Lee Ki-kwon, the minister of employment and labor, explained the government’s labor market reform plan at a panel discussion on Thursday in Yeouido, southwestern Seoul.

Vice Minister Koh Young-sun was set to deliver the opening speech at the discussion, but Lee volunteered instead, according to ministry officials, because he wanted to propose his plan for 2015.

In his speech, the minister said that reshuffling and employee training should precede layoffs.

“Employers should offer underperforming workers job training or new positions before considering laying them off,” Lee said. “If an employer concludes there is no other choice but to fire an employee, the company should be able to provide clear reasons and processes.”

Lee’s statement comes after remarks from the deputy prime minister for the economy, Choi Kyung-hwan, on the need for a major overhaul in the Korean labor market at a press conference on Nov. 25.

He said the current system “overprotects regular workers [and their employment status]” and prevents contract workers from getting better pay and conditions.

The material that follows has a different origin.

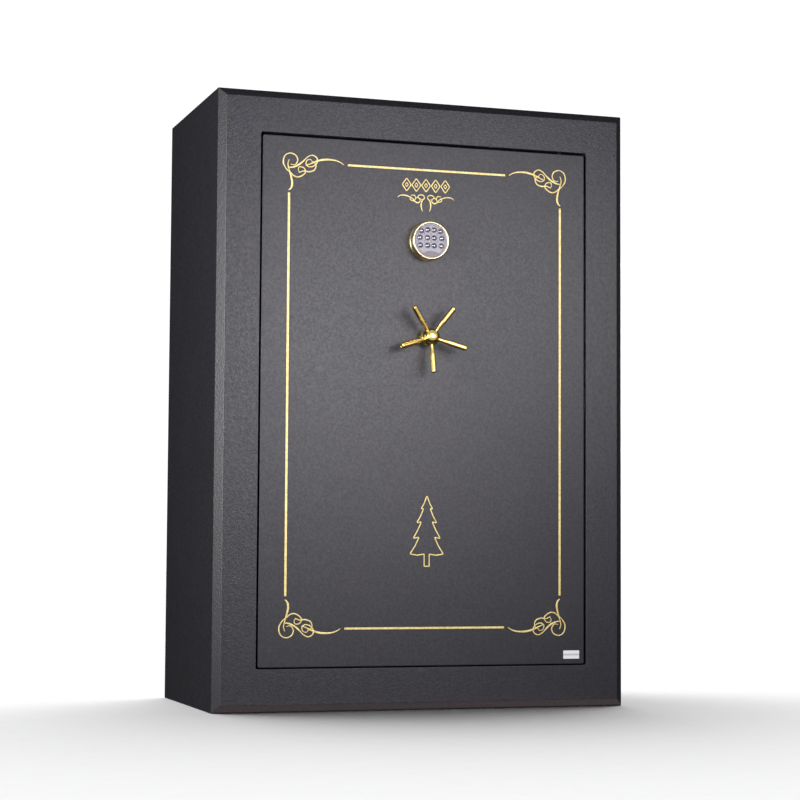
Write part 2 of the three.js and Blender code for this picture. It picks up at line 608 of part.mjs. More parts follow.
function buildHandle() {
  add('handle_collar', handleCollar(), GOLD);
  add('handle_hub', handleHub(), GOLD);
  add('handle_spindle', handleSpindle(), STEEL);
  for (let i = 0; i < SPOKES; i += 1) {
    const spoke = add(`handle_spoke_${i + 1}`, handleSpoke(), GOLD);
    spoke.position.set(0, BALL_Y, HANDLE_Z);
    spoke.rotation.order = 'YXZ';
    spoke.rotation.y = i * 2 * Math.PI / SPOKES;
    spoke.rotation.x = -Math.PI / 2 - SPOKE_CONE;
  }
}

// ---------------------------------------------------------------- keypad
const PAD_FRONT = DOOR_FACE - 32;
const PAD_RADIUS = 48;
const CUP_RADIUS = 42;
const FACE_Y = PAD_FRONT + 2.5;
const FACE_THICK = 4;
const CUP_FLOOR = 5;         // room behind the face
const LENS_THICK = 1.2;
const BUTTON_RADIUS = 5.3;
const BUTTON_HOLE = 5.7;
// Button centres from the middle of the pad, left to right in each row.
const BUTTON_ROWS = [
  { z: [23.5, 26.5, 26.5, 23.5], x: [-24.5, -8.5, 8.5, 24.5] },
  { z: [6.5, 6.5, 6.5, 6.5], x: [-28.5, -8.5, 8.5, 28.5] },
  { z: [-12.5, -12.5, -12.5, -12.5], x: [-27.5, -8.5, 8.5, 27.5] },
];

function buttonCentres() {
  return BUTTON_ROWS.flatMap((row) => row.x.map((x, i) => [x, KEYPAD_Z + row.z[i]]));
}

function keypadBase() {
  const ledge = CUP_RADIUS - 2;
  const ledgeY = FACE_Y + FACE_THICK + GAP;
  const floor = ledgeY + CUP_FLOOR;
  const back = DOOR_FACE - GAP;
  return turned([
    [0, floor], [ledge, floor], [ledge, ledgeY], [CUP_RADIUS + GAP, ledgeY], [CUP_RADIUS + GAP, PAD_FRONT + 1.5],
    [PAD_RADIUS - 3, PAD_FRONT], [PAD_RADIUS, PAD_FRONT + 4], [PAD_RADIUS, back - 18],
    [PAD_RADIUS - 2.5, back - 14], [PAD_RADIUS - 2.5, back - 9], [PAD_RADIUS, back - 6], [PAD_RADIUS, back], [0, back],
  ], 0, KEYPAD_Z, 48);
}

function keypadFace() {
  const disc = bar('y', 0, KEYPAD_Z, CUP_RADIUS, FACE_Y, FACE_Y + FACE_THICK, 48);
  const holes = buttonCentres().map(([x, z]) => bar('y', x, z, BUTTON_HOLE, FACE_Y - OVERRUN, FACE_Y + FACE_THICK + OVERRUN, 16));
  return cut(disc, ...holes);
}

// A lens between the pad's lower edge and a flatter arc above it.
function keypadPlate() {
  const reach = Math.PI * 0.19;
  const lower = CUP_RADIUS - 1;
  const halfWidth = lower * Math.sin(reach);
  const cornerZ = KEYPAD_Z - lower * Math.cos(reach);
  const rise = 7.5;
  const upper = (halfWidth ** 2 + rise ** 2) / (2 * rise);
  const half = Math.asin(halfWidth / upper);
  const lens = new THREE.Shape();
  lens.absarc(0, KEYPAD_Z, lower, -Math.PI / 2 - reach, -Math.PI / 2 + reach);
  lens.absarc(0, cornerZ + rise - upper, upper, Math.PI / 2 - half, Math.PI / 2 + half);
  return plate(lens, FACE_Y - GAP - LENS_THICK, LENS_THICK, 8);
}

function keypadButton(x, z) {
  const rear = FACE_Y + FACE_THICK + 2.2;
  return turned([
    [0, FACE_Y - 2.5], [2.4, FACE_Y - 2.3], [4.4, FACE_Y - 1.7], [BUTTON_RADIUS, FACE_Y - 0.6],
    [BUTTON_RADIUS, rear - 1], [BUTTON_RADIUS - 1, rear], [0, rear],
  ], x, z, 16);
}

function buildKeypad() {
  add('keypad_base', keypadBase(), GOLD);
  add('keypad_face', keypadFace(), SILVER);
  add('keypad_plate', keypadPlate(), CHROME);
  buttonCentres().forEach(([x, z], i) => {
    add(`keypad_button_${i + 1}`, keypadButton(x, z), SILVER);
  });
}

buildCabinet();
buildInterior();
buildDoor();
buildLeftBolts();
buildEndBolts();
buildHandle();
buildKeypad();

export default safe;
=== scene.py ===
"""Gun safe: the looks, built as an add-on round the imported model.

Sizes are in millimetres and go to metres through MM; the stage is in metres. X runs across the front,
-Y is the front and +Z is up. The door is shut and the bolts are drawn back.
"""
import json
import math

import bmesh
import bpy
import numpy as np
from mathutils import Matrix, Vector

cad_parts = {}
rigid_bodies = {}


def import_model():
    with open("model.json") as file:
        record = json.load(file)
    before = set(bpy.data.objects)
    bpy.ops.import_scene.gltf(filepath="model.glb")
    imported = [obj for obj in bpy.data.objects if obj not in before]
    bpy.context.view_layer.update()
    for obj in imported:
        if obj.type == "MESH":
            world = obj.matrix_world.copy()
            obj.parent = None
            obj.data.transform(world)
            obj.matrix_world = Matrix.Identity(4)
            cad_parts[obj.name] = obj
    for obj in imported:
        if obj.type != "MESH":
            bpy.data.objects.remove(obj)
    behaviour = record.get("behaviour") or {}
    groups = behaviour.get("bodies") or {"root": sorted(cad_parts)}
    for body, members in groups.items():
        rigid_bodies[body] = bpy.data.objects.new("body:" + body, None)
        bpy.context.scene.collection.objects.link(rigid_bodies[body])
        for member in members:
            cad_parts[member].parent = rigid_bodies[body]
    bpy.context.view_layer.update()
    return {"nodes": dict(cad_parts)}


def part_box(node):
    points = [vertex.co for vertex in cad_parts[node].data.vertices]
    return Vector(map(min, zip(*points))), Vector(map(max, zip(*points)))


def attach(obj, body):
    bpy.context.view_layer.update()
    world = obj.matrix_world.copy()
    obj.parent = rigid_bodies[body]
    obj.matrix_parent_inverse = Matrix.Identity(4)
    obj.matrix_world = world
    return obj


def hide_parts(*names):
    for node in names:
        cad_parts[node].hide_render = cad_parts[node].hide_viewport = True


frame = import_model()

bl_info = {
    "name": "Gun safe",
    "version": (1, 0, 0),
    "blender": (4, 5, 0),
    "location": "3D View > Sidebar > Gun safe",
    "description": "Builds the finishes and the fine pieces of a gun safe round its packed model",
    "category": "Object",
}

MM = 0.001

# ---------------------------------------------------------------- places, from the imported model
def corners(node):
    """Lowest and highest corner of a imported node, in millimetres."""
    low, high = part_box(node)
    return np.array(low) / MM, np.array(high) / MM


SHELL_LOW, SHELL_HIGH = corners("body_shell")
PLATE_LOW, PLATE_HIGH = corners("door_plate")
CHASSIS_LOW, CHASSIS_HIGH = corners("door_chassis")
FRONT = SHELL_LOW[1]
DOOR_FACE = PLATE_LOW[1]
BEVEL = 19
SHEET = 4
MARGIN = 104
DOORWAY_CORNER = 5
PAINT_ROOT = 0.05            # how deep a stroke's back lies in the door, so that no light passes under it
LINERS = ("liner_left", "liner_right", "liner_back", "liner_top", "liner_floor")
SHELVES = ("top_shelf", "centre_divider", "side_shelf_lower", "side_shelf_middle", "side_shelf_upper")
SPOKES = 5
WHITE = "#ffffff"

HUB_LOW, HUB_HIGH = corners("handle_hub")
BALL_RADIUS = 21
BALL = np.array([0, HUB_LOW[1] + BALL_RADIUS, (HUB_LOW[2] + HUB_HIGH[2]) / 2])
PAD_LOW, PAD_HIGH = corners("keypad_base")
PAD_CENTRE = (PAD_LOW + PAD_HIGH) / 2
PAD_FRONT = PAD_LOW[1]
PAD_RADIUS = (PAD_HIGH[0] - PAD_LOW[0]) / 2
FACE_LOW, FACE_HIGH = corners("keypad_face")
BUTTONS = [f"keypad_button_{i + 1}" for i in range(12)]
BUTTON_CENTRES = np.array([sum(corners(name)) / 2 for name in BUTTONS])
LEFT_BOLTS = [f"left_bolt_{i + 1}" for i in range(4)]


# ---------------------------------------------------------------- surfaces
def grid_faces(rows, columns, round_columns=False, round_rows=False):
    """Four-cornered faces between the neighbours of a rows by columns grid of points."""
    row = np.arange(rows if round_rows else rows - 1)
    column = np.arange(columns if round_columns else columns - 1)
    row, column = (a.ravel() for a in np.meshgrid(row, column, indexing="ij"))
    next_row, next_column = (row + 1) % rows, (column + 1) % columns
    return np.stack([row * columns + column, next_row * columns + column,
                     next_row * columns + next_column, row * columns + next_column], -1)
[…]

Choi said that next year he will consider creating a policy to reduce excessive protections of underperforming workers while improving the welfare and salaries of contracted workers.

But labor unions have criticized Choi’s remarks, saying he wants to make layoffs of regular workers easier and to hire contract workers instead, which could lower unemployment rates and encourage consumption.

On Thursday, the labor minister also mentioned the government’s desire to improve contract workers’ labor conditions and cut their working hours. Lee emphasized that the main goal of the ministry would be to make labor regulations more beneficial to contract workers.

“The government has to make the local labor market more flexible in managing workers while helping employ underprivileged people,” he said at the discussion. “Many older workers in their 50s and 60s who returned to the work force after retiring from their full-time jobs are contract workers now. The only hope they have is to keep working even after the maximum employment period, which is now two years, comes to an end. Many have said that such rules have to change.”

As for problems with working hours, Lee said the weekly working hours should be lowered to 52 hours. Analysts say the current wage system, which is seniority based, should instead be performance based or related to the job position.

“The Korean labor market has severely lacked flexibility [in wages] because it is mainly fixed around the seniority-based wage system,” said Kim Joon-kyung, president of the Korea Development Institute, at the Nov. 25 press conference with Finance Minister Choi.

“In the Korean manufacturing industry, the annual salary of an employee who has been at one workplace for more than 30 years is almost 2.8 times more than that of a new employee. Out of the 34 OECD countries, the annual salary of senior workers is less than 1.5 times more than a new employee on average.”

Kim pointed out that seniority is the main reason for the wage gap in Korea, rather than productivity or performance.

According to a survey by the Ministry of Employment and Labor, 66 percent of Korean regular workers are paid a salary based on seniority, while only 13.4 percent of regular workers are paid based on performance and 10.7 percent based on their job.